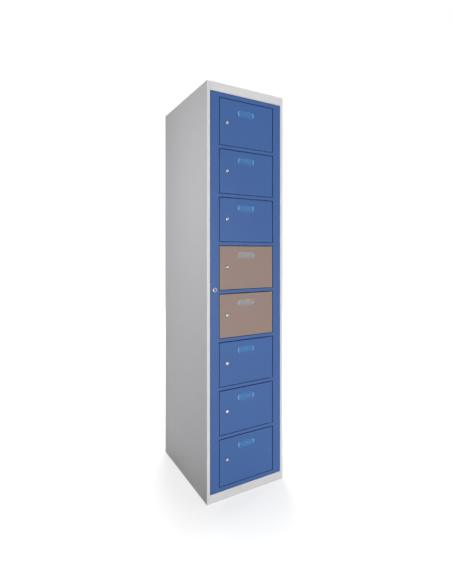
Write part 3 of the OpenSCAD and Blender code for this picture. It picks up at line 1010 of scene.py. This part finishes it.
def make_room():
    """The studio's soft light and its white backdrop. In metal the room is white too, but dim
    on the locker's front left, so that its chrome has light and dark in it."""
    world = bpy.data.worlds.new("studio")
    bpy.context.scene.world = world
    world.use_nodes = True
    tree = world.node_tree
    background = tree.nodes["Background"]
    background.inputs["Color"].default_value = (1, 1, 1, 1)
    ray = tree.nodes.new("ShaderNodeLightPath")
    direction = tree.nodes.new("ShaderNodeTexCoord")
    toward_dim_side = tree.nodes.new("ShaderNodeVectorMath")
    toward_dim_side.operation = "DOT_PRODUCT"
    tree.links.new(direction.outputs["Generated"], toward_dim_side.inputs[0])
    toward_dim_side.inputs[1].default_value = DIM_SIDE
    bright = remap(tree, toward_dim_side.outputs["Value"], DARK_END, LIGHT_START, 0.0, 1.0)
    in_metal = math_node(tree, "MULTIPLY", ray.outputs["Is Glossy Ray"], bright)
    seen = math_node(tree, "MAXIMUM", ray.outputs["Is Camera Ray"], in_metal)
    seen = math_node(tree, "MAXIMUM", seen, ray.outputs["Is Transmission Ray"])
    tree.links.new(remap(tree, seen, 0.0, 1.0, ROOM_LIGHT, 1.0), background.inputs["Strength"])


def make_softbox(name, place, target, size, power):
    light = bpy.data.lights.new(name, "AREA")
    light.shape = "RECTANGLE"
    light.size, light.size_y = size
    light.energy = power
    lamp = bpy.data.objects.new(name, light)
    bpy.context.scene.collection.objects.link(lamp)
    lamp.location = place
    lamp.rotation_euler = (Vector(target) - Vector(place)).to_track_quat("-Z", "Y").to_euler()


def make_camera():
    camera = bpy.data.cameras.new("camera")
    camera.lens = CAMERA_LENS
    camera.shift_y = CAMERA_SHIFT_Y
    holder = bpy.data.objects.new("camera", camera)
    bpy.context.scene.collection.objects.link(holder)
    holder.location = CAMERA_PLACE
    holder.rotation_euler = (math.radians(90), 0, math.radians(CAMERA_YAW))
    bpy.context.scene.camera = holder


def make_studio():
    make_camera()
    make_room()
    make_floor()
    for softbox in SOFTBOXES:
        make_softbox(*softbox)
    bpy.context.scene.view_settings.view_transform = "Standard"


make_cabinet()
make_master_door()
for door_number in range(1, DOOR_COUNT + 1):
    make_small_door(door_number)
make_label_holders(BLUE_DOORS, BLUE_LABEL, BLUE_LABEL_END)
make_label_holders(TAUPE_DOORS, TAUPE_LABEL, TAUPE_LABEL_END)
make_locks()
make_studio()
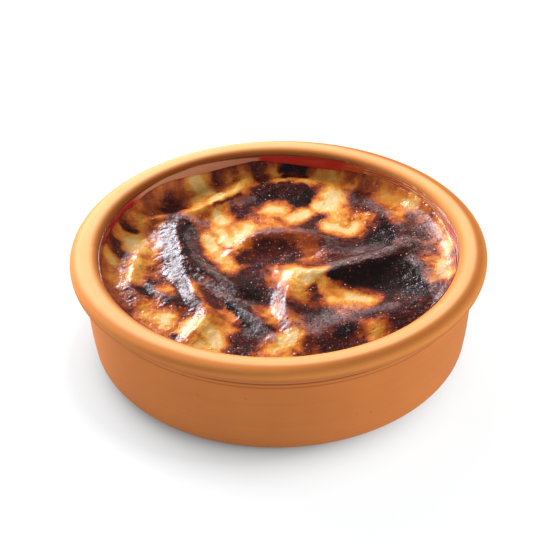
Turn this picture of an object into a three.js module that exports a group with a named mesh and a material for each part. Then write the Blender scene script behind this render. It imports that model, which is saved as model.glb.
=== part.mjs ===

## SHORT EXERCISE
Reproduce exactly the lines from the one with "Turn this picture" through the end of the entries above, both ends included.

## EXERCISE OUTPUT
Turn this picture of an object into a three.js module that exports a group with a named mesh and a material for each part. Then write the Blender scene script behind this render. It imports that model, which is saved as model.glb.
=== part.mjs ===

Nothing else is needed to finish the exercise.